··· Stored data

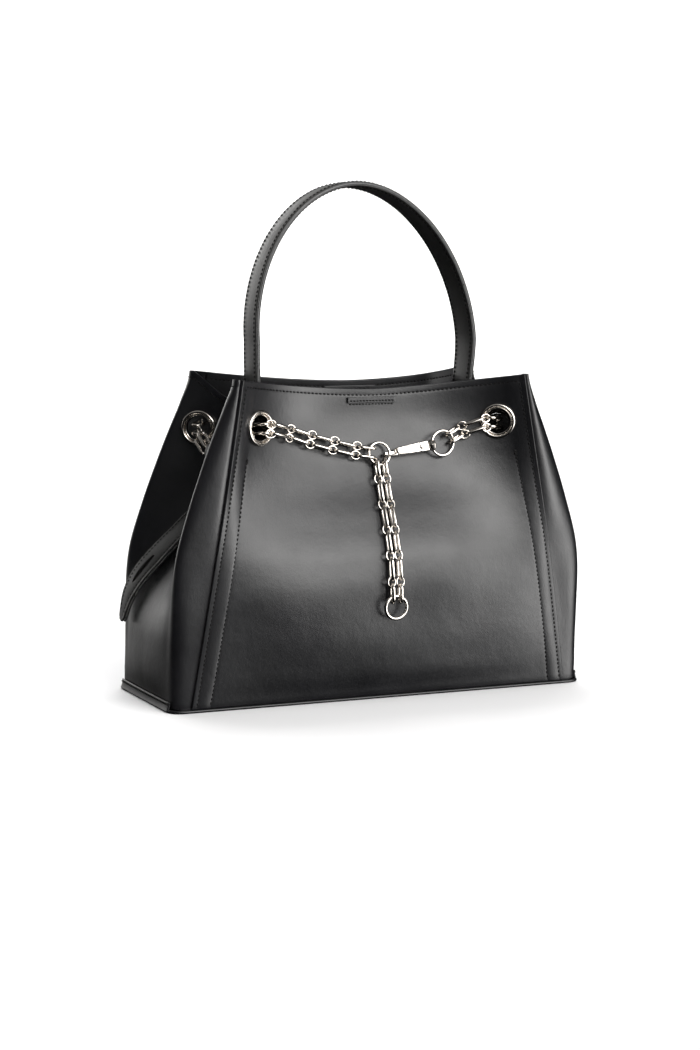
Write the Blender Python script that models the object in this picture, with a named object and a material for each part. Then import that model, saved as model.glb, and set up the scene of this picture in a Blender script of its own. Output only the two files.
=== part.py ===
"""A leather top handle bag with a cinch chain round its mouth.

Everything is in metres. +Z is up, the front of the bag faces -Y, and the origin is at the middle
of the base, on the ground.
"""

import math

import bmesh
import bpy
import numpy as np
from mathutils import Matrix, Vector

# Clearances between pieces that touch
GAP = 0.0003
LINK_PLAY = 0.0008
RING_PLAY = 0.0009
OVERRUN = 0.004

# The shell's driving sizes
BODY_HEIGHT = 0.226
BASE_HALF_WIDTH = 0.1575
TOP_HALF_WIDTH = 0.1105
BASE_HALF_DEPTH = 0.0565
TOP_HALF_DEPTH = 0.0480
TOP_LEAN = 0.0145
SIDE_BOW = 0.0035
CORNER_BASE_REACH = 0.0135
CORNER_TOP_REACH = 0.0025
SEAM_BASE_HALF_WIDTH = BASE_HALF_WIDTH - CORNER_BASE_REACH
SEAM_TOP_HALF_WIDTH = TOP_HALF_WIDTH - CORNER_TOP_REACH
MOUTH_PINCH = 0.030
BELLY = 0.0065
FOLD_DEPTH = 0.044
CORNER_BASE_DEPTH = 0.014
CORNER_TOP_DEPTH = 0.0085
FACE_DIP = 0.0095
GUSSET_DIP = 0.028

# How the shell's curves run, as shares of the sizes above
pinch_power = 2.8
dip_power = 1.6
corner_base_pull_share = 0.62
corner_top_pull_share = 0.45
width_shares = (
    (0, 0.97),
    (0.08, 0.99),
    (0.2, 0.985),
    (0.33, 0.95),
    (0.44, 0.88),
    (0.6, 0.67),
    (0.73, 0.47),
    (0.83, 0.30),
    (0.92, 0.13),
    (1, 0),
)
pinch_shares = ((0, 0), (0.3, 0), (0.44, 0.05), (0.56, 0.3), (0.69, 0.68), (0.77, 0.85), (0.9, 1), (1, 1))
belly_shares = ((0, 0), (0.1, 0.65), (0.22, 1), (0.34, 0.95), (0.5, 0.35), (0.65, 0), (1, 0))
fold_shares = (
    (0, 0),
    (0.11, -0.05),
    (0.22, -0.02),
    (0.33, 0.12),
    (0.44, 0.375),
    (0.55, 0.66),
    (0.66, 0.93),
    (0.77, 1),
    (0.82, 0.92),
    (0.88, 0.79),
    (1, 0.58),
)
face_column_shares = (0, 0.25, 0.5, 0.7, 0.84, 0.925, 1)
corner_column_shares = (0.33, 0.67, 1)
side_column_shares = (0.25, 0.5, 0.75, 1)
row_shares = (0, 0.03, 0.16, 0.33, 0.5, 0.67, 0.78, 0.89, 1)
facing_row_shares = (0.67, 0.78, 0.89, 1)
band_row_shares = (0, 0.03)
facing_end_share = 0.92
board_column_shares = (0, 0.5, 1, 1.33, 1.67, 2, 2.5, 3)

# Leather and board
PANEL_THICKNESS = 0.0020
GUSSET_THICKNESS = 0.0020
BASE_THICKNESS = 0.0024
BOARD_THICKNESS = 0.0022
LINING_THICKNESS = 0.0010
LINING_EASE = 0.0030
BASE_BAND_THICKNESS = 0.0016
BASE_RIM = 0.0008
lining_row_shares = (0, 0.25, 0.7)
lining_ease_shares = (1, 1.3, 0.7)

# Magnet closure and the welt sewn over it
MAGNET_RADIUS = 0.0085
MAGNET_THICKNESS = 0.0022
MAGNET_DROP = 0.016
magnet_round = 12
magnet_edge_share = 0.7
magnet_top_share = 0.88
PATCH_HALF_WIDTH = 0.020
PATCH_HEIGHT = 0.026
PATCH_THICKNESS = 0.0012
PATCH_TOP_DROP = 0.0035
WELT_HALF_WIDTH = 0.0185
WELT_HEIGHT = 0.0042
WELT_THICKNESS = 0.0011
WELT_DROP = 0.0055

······

» Written instruction: Quote the data in full, keeping each word unchanged.

» Solution to this exercise:
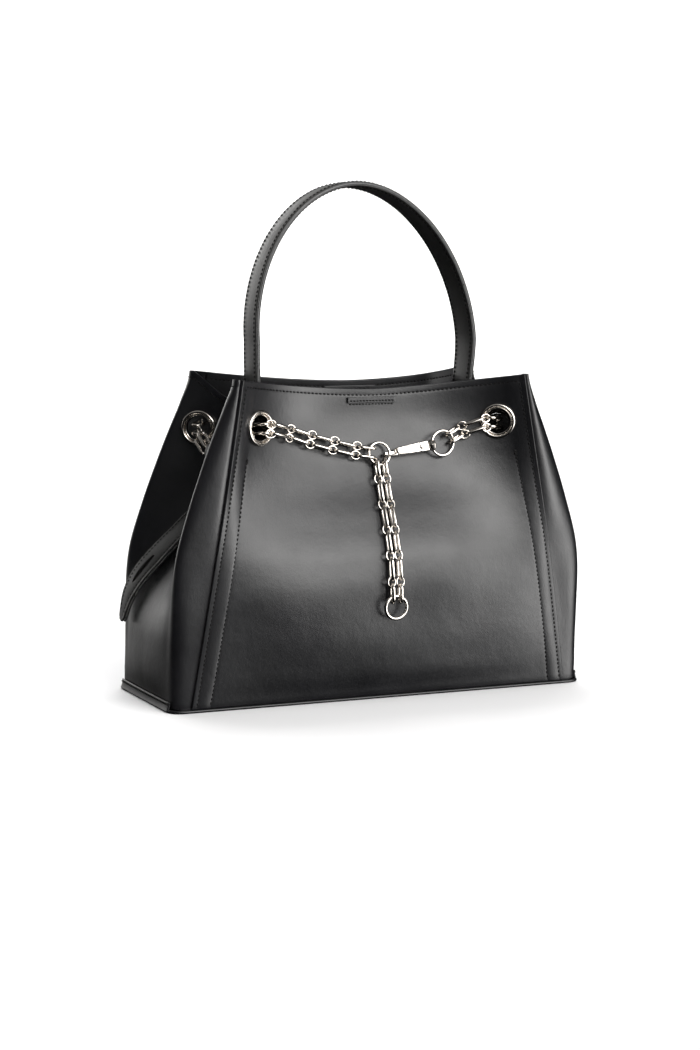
Write the Blender Python script that models the object in this picture, with a named object and a material for each part. Then import that model, saved as model.glb, and set up the scene of this picture in a Blender script of its own. Output only the two files.
=== part.py ===
"""A leather top handle bag with a cinch chain round its mouth.

Everything is in metres. +Z is up, the front of the bag faces -Y, and the origin is at the middle
of the base, on the ground.
"""

import math

import bmesh
import bpy
import numpy as np
from mathutils import Matrix, Vector

# Clearances between pieces that touch
GAP = 0.0003
LINK_PLAY = 0.0008
RING_PLAY = 0.0009
OVERRUN = 0.004

# The shell's driving sizes
BODY_HEIGHT = 0.226
BASE_HALF_WIDTH = 0.1575
TOP_HALF_WIDTH = 0.1105
BASE_HALF_DEPTH = 0.0565
TOP_HALF_DEPTH = 0.0480
TOP_LEAN = 0.0145
SIDE_BOW = 0.0035
CORNER_BASE_REACH = 0.0135
CORNER_TOP_REACH = 0.0025
SEAM_BASE_HALF_WIDTH = BASE_HALF_WIDTH - CORNER_BASE_REACH
SEAM_TOP_HALF_WIDTH = TOP_HALF_WIDTH - CORNER_TOP_REACH
MOUTH_PINCH = 0.030
BELLY = 0.0065
FOLD_DEPTH = 0.044
CORNER_BASE_DEPTH = 0.014
CORNER_TOP_DEPTH = 0.0085
FACE_DIP = 0.0095
GUSSET_DIP = 0.028

# How the shell's curves run, as shares of the sizes above
pinch_power = 2.8
dip_power = 1.6
corner_base_pull_share = 0.62
corner_top_pull_share = 0.45
width_shares = (
    (0, 0.97),
    (0.08, 0.99),
    (0.2, 0.985),
    (0.33, 0.95),
    (0.44, 0.88),
    (0.6, 0.67),
    (0.73, 0.47),
    (0.83, 0.30),
    (0.92, 0.13),
    (1, 0),
)
pinch_shares = ((0, 0), (0.3, 0), (0.44, 0.05), (0.56, 0.3), (0.69, 0.68), (0.77, 0.85), (0.9, 1), (1, 1))
belly_shares = ((0, 0), (0.1, 0.65), (0.22, 1), (0.34, 0.95), (0.5, 0.35), (0.65, 0), (1, 0))
fold_shares = (
    (0, 0),
    (0.11, -0.05),
    (0.22, -0.02),
    (0.33, 0.12),
    (0.44, 0.375),
    (0.55, 0.66),
    (0.66, 0.93),
    (0.77, 1),
    (0.82, 0.92),
    (0.88, 0.79),
    (1, 0.58),
)
face_column_shares = (0, 0.25, 0.5, 0.7, 0.84, 0.925, 1)
corner_column_shares = (0.33, 0.67, 1)
side_column_shares = (0.25, 0.5, 0.75, 1)
row_shares = (0, 0.03, 0.16, 0.33, 0.5, 0.67, 0.78, 0.89, 1)
facing_row_shares = (0.67, 0.78, 0.89, 1)
band_row_shares = (0, 0.03)
facing_end_share = 0.92
board_column_shares = (0, 0.5, 1, 1.33, 1.67, 2, 2.5, 3)

# Leather and board
PANEL_THICKNESS = 0.0020
GUSSET_THICKNESS = 0.0020
BASE_THICKNESS = 0.0024
BOARD_THICKNESS = 0.0022
LINING_THICKNESS = 0.0010
LINING_EASE = 0.0030
BASE_BAND_THICKNESS = 0.0016
BASE_RIM = 0.0008
lining_row_shares = (0, 0.25, 0.7)
lining_ease_shares = (1, 1.3, 0.7)

# Magnet closure and the welt sewn over it
MAGNET_RADIUS = 0.0085
MAGNET_THICKNESS = 0.0022
MAGNET_DROP = 0.016
magnet_round = 12
magnet_edge_share = 0.7
magnet_top_share = 0.88
PATCH_HALF_WIDTH = 0.020
PATCH_HEIGHT = 0.026
PATCH_THICKNESS = 0.0012
PATCH_TOP_DROP = 0.0035
WELT_HALF_WIDTH = 0.0185
WELT_HEIGHT = 0.0042
WELT_THICKNESS = 0.0011
WELT_DROP = 0.0055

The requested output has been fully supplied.